*Supplied material:*
________________

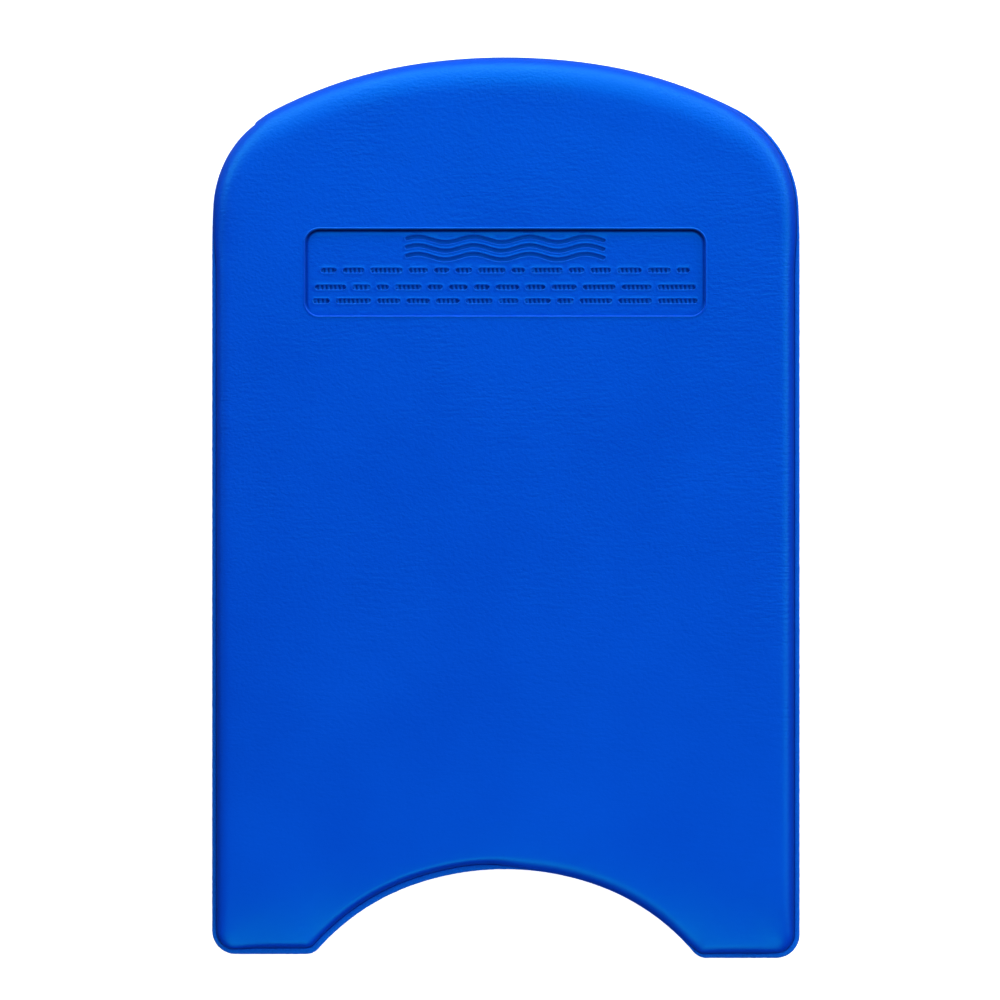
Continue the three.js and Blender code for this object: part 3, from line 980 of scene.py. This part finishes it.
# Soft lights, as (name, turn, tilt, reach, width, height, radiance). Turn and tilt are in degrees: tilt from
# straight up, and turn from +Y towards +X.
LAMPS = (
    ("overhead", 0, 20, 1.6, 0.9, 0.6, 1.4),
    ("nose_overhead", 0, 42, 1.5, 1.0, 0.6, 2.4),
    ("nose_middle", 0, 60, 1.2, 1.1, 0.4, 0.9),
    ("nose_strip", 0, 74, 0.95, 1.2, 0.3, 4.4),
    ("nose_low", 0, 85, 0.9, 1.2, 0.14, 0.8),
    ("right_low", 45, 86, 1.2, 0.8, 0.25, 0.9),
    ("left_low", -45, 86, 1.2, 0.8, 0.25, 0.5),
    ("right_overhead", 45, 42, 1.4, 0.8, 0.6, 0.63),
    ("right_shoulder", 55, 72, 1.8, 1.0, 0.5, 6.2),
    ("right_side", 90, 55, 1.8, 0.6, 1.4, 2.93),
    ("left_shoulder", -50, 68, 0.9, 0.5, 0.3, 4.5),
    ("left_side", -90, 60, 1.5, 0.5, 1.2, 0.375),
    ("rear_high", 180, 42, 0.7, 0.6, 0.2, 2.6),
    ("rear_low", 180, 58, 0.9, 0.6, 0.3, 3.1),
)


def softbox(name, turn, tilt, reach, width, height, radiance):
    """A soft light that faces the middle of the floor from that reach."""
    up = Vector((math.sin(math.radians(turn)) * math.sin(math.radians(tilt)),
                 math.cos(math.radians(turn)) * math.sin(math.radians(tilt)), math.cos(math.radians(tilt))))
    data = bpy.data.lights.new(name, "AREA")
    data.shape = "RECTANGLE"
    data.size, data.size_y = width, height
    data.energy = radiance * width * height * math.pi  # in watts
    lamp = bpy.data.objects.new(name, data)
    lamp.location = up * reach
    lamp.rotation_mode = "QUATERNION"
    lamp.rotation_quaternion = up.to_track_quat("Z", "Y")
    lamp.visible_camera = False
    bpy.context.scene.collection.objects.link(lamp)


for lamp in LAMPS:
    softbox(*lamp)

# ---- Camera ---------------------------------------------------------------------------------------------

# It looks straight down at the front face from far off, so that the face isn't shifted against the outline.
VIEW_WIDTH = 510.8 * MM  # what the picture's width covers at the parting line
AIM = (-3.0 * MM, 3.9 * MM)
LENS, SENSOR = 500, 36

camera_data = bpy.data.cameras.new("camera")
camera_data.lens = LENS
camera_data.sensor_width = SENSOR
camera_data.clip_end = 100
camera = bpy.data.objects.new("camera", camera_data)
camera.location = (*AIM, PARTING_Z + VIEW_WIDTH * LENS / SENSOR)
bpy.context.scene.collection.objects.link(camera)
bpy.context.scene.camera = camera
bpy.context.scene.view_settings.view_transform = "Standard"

________________

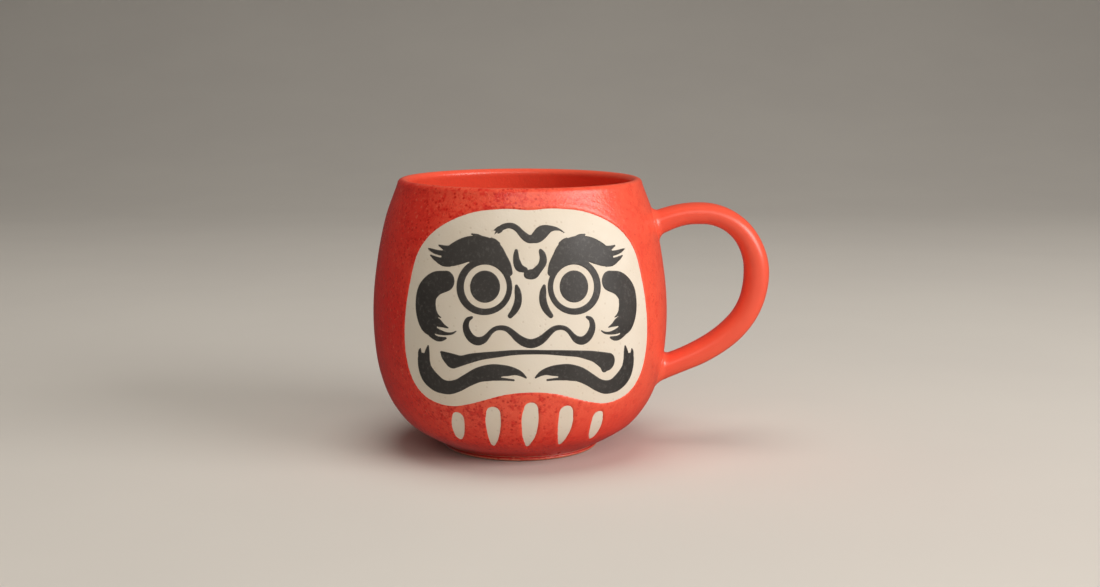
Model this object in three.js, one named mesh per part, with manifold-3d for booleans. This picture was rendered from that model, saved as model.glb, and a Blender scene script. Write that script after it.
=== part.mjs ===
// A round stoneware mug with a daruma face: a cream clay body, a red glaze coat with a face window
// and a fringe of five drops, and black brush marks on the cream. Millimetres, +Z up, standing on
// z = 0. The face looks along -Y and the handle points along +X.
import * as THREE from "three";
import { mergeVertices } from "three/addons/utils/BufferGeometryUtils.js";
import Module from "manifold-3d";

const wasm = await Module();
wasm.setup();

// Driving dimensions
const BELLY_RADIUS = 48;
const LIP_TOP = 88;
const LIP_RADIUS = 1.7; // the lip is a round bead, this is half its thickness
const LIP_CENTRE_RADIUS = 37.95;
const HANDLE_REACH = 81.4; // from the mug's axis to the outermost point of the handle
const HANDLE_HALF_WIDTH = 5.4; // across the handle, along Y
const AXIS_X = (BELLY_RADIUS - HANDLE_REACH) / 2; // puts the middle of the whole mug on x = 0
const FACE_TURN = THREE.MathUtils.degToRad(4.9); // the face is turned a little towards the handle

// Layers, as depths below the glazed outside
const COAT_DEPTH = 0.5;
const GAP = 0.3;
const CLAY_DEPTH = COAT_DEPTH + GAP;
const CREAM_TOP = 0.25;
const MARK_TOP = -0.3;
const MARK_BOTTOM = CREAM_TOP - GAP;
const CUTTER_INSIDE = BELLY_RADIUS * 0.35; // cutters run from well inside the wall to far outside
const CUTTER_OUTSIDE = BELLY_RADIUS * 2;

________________

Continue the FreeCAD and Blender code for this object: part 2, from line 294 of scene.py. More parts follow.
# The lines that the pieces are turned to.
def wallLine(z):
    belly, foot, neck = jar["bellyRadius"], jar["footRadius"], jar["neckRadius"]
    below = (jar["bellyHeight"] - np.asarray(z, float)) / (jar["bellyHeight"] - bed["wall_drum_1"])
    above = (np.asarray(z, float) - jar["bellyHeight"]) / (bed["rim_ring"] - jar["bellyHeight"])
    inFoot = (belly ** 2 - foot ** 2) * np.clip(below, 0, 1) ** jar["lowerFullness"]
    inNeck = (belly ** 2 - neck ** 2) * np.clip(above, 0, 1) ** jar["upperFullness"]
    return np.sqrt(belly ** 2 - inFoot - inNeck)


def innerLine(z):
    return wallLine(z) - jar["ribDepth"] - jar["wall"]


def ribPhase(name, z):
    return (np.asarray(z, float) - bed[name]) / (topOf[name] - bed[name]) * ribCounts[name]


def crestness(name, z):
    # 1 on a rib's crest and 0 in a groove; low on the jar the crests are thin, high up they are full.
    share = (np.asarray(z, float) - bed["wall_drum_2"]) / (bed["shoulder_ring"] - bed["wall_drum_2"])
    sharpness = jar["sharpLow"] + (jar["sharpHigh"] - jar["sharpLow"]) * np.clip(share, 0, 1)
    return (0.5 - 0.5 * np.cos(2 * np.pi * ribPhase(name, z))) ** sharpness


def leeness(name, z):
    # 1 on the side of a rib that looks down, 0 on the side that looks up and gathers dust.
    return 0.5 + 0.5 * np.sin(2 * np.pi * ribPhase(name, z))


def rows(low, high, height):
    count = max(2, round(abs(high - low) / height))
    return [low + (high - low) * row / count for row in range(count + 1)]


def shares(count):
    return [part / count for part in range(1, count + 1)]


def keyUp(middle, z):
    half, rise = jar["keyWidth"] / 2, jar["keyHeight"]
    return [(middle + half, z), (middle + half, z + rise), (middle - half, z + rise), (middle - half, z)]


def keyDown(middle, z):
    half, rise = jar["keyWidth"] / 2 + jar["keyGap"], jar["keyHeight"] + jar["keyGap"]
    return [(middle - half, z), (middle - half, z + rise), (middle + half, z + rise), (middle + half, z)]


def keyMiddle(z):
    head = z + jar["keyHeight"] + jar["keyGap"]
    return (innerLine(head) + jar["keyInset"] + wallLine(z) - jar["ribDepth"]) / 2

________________

*Written problem:*
Please print exactly, and only, the lines from the line with "Model this object" to the line with "const FACE_TURN = THREE.MathUtils.degToRad(4.9);", both included.

*Reply:*
Model this object in three.js, one named mesh per part, with manifold-3d for booleans. This picture was rendered from that model, saved as model.glb, and a Blender scene script. Write that script after it.
=== part.mjs ===
// A round stoneware mug with a daruma face: a cream clay body, a red glaze coat with a face window
// and a fringe of five drops, and black brush marks on the cream. Millimetres, +Z up, standing on
// z = 0. The face looks along -Y and the handle points along +X.
import * as THREE from "three";
import { mergeVertices } from "three/addons/utils/BufferGeometryUtils.js";
import Module from "manifold-3d";

const wasm = await Module();
wasm.setup();

// Driving dimensions
const BELLY_RADIUS = 48;
const LIP_TOP = 88;
const LIP_RADIUS = 1.7; // the lip is a round bead, this is half its thickness
const LIP_CENTRE_RADIUS = 37.95;
const HANDLE_REACH = 81.4; // from the mug's axis to the outermost point of the handle
const HANDLE_HALF_WIDTH = 5.4; // across the handle, along Y
const AXIS_X = (BELLY_RADIUS - HANDLE_REACH) / 2; // puts the middle of the whole mug on x = 0
const FACE_TURN = THREE.MathUtils.degToRad(4.9); // the face is turned a little towards the handle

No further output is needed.